INFORMATION SUPPLIED -
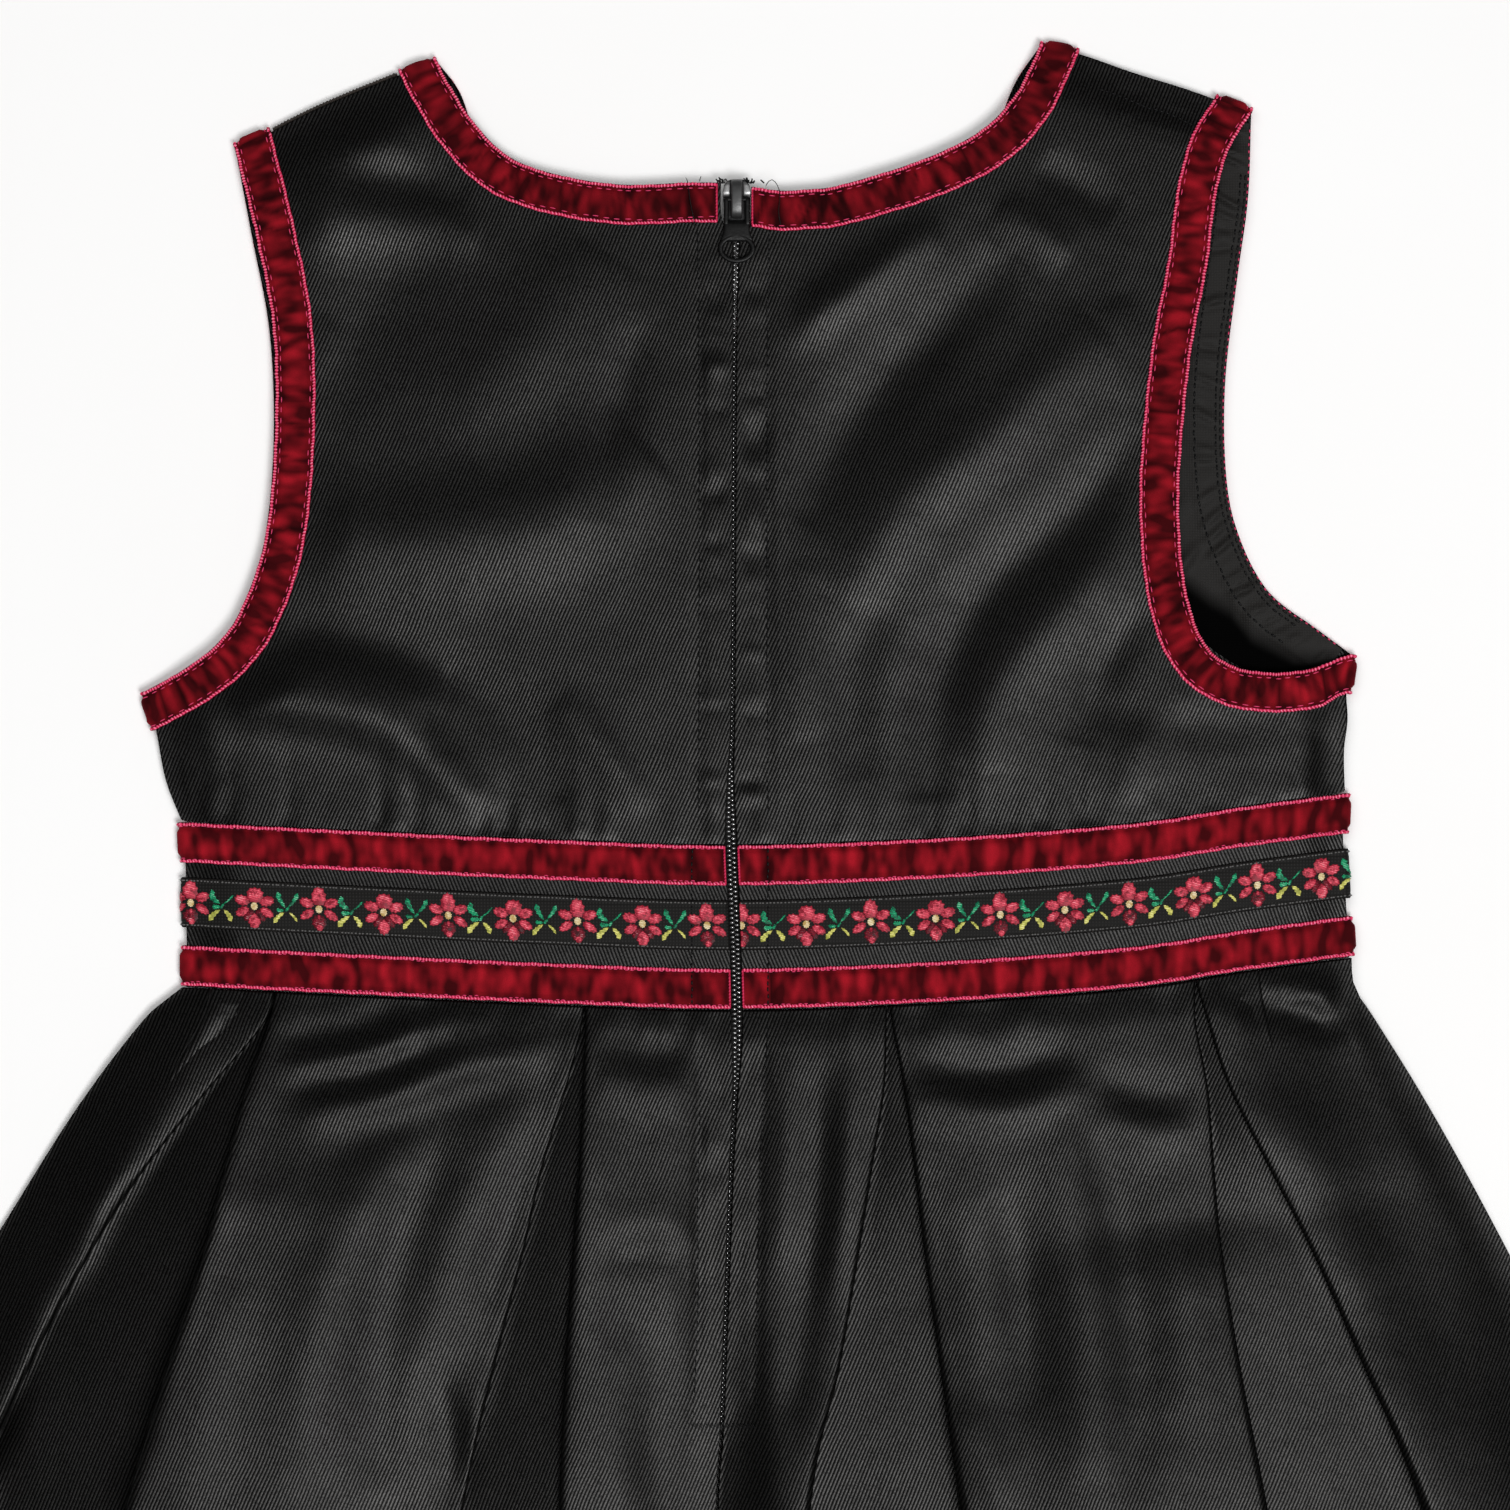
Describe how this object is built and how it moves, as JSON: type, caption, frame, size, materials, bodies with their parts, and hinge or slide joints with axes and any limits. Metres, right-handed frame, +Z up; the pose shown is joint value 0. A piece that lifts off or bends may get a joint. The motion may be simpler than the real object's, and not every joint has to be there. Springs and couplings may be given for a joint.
{
  "type": "sleeveless folk costume dress",
  "caption": "Child's sleeveless black folk-dress pinafore lying on its front: velvet ribbon round neck and armholes, ribboned waistband, pleated skirt, centre-back zip.",
  "frame": {"origin": "middle of the garment's box in X and Y, on the surface that it lies on", "axes": "+Y towards the neck, +X to the right as the back is looked at, +Z up from the surface"},
  "size_m": [0.5857, 0.6246, 0.0121],
  "materials": {
    "satin": "satin twill",
    "lining": "matte",
    "velvet": "velvet pile",
    "flower_ribbon": "woven ribbon with flowers",
    "zip_tape": "woven tape",
    "zip_coil": "nylon coil",
    "zip_metal": "dark enamel"
  },
  "bodies": {
    "dress": {"bodice_front": "satin", "bodice_back_left": "satin", "bodice_back_right": "satin", "waistband_front": "satin", "waistband_back_left": "satin", "waistband_back_right": "satin", "skirt_front": "satin", "skirt_back_left": "satin", "skirt_back_right": "satin", "armhole_lining": "lining", "neck_ribbon": "velvet", "armhole_ribbon_left": "velvet", "armhole_ribbon_right": "velvet", "waist_ribbon_upper": "velvet", "waist_ribbon_lower": "velvet", "flower_ribbon": "flower_ribbon", "zip_tape_left": "zip_tape", "zip_tape_right": "zip_tape", "zip_coil": "zip_coil", "zip_slider": "zip_metal"},
    "pull_tab": {"zip_pull_tab": "zip_metal"}
  },
  "joints": [
    {"name": "tab_hinge", "type": "hinge", "parent": "dress", "child": "pull_tab", "pos_m": [0.00045, 0.2719, 0.0065], "axis": [-1, 0, 0], "range_deg": [0, 150]}
  ]
}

GIVEN EXERCISE - Write the complete data out, exactly as above.

FINAL RESULT -
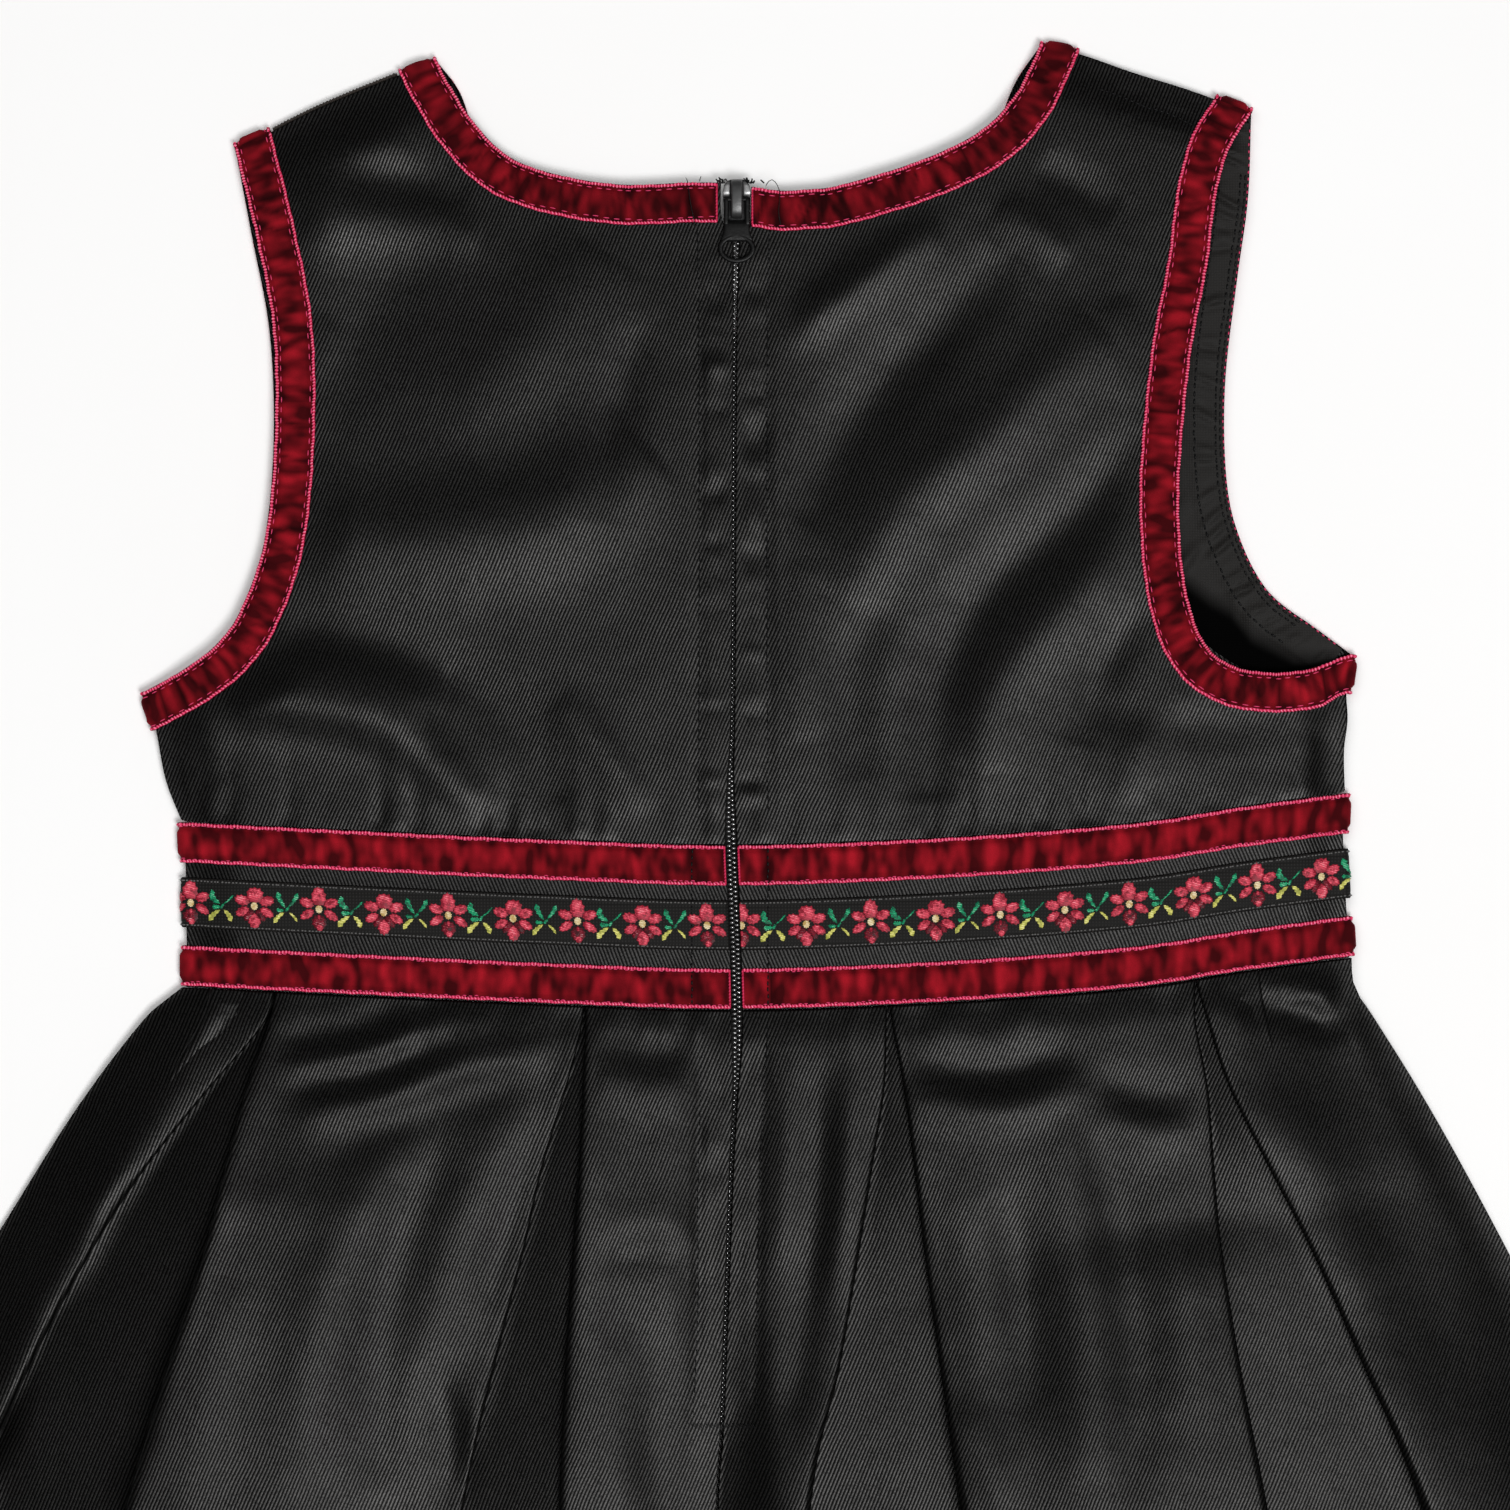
Describe how this object is built and how it moves, as JSON: type, caption, frame, size, materials, bodies with their parts, and hinge or slide joints with axes and any limits. Metres, right-handed frame, +Z up; the pose shown is joint value 0. A piece that lifts off or bends may get a joint. The motion may be simpler than the real object's, and not every joint has to be there. Springs and couplings may be given for a joint.
{
  "type": "sleeveless folk costume dress",
  "caption": "Child's sleeveless black folk-dress pinafore lying on its front: velvet ribbon round neck and armholes, ribboned waistband, pleated skirt, centre-back zip.",
  "frame": {"origin": "middle of the garment's box in X and Y, on the surface that it lies on", "axes": "+Y towards the neck, +X to the right as the back is looked at, +Z up from the surface"},
  "size_m": [0.5857, 0.6246, 0.0121],
  "materials": {
    "satin": "satin twill",
    "lining": "matte",
    "velvet": "velvet pile",
    "flower_ribbon": "woven ribbon with flowers",
    "zip_tape": "woven tape",
    "zip_coil": "nylon coil",
    "zip_metal": "dark enamel"
  },
  "bodies": {
    "dress": {"bodice_front": "satin", "bodice_back_left": "satin", "bodice_back_right": "satin", "waistband_front": "satin", "waistband_back_left": "satin", "waistband_back_right": "satin", "skirt_front": "satin", "skirt_back_left": "satin", "skirt_back_right": "satin", "armhole_lining": "lining", "neck_ribbon": "velvet", "armhole_ribbon_left": "velvet", "armhole_ribbon_right": "velvet", "waist_ribbon_upper": "velvet", "waist_ribbon_lower": "velvet", "flower_ribbon": "flower_ribbon", "zip_tape_left": "zip_tape", "zip_tape_right": "zip_tape", "zip_coil": "zip_coil", "zip_slider": "zip_metal"},
    "pull_tab": {"zip_pull_tab": "zip_metal"}
  },
  "joints": [
    {"name": "tab_hinge", "type": "hinge", "parent": "dress", "child": "pull_tab", "pos_m": [0.00045, 0.2719, 0.0065], "axis": [-1, 0, 0], "range_deg": [0, 150]}
  ]
}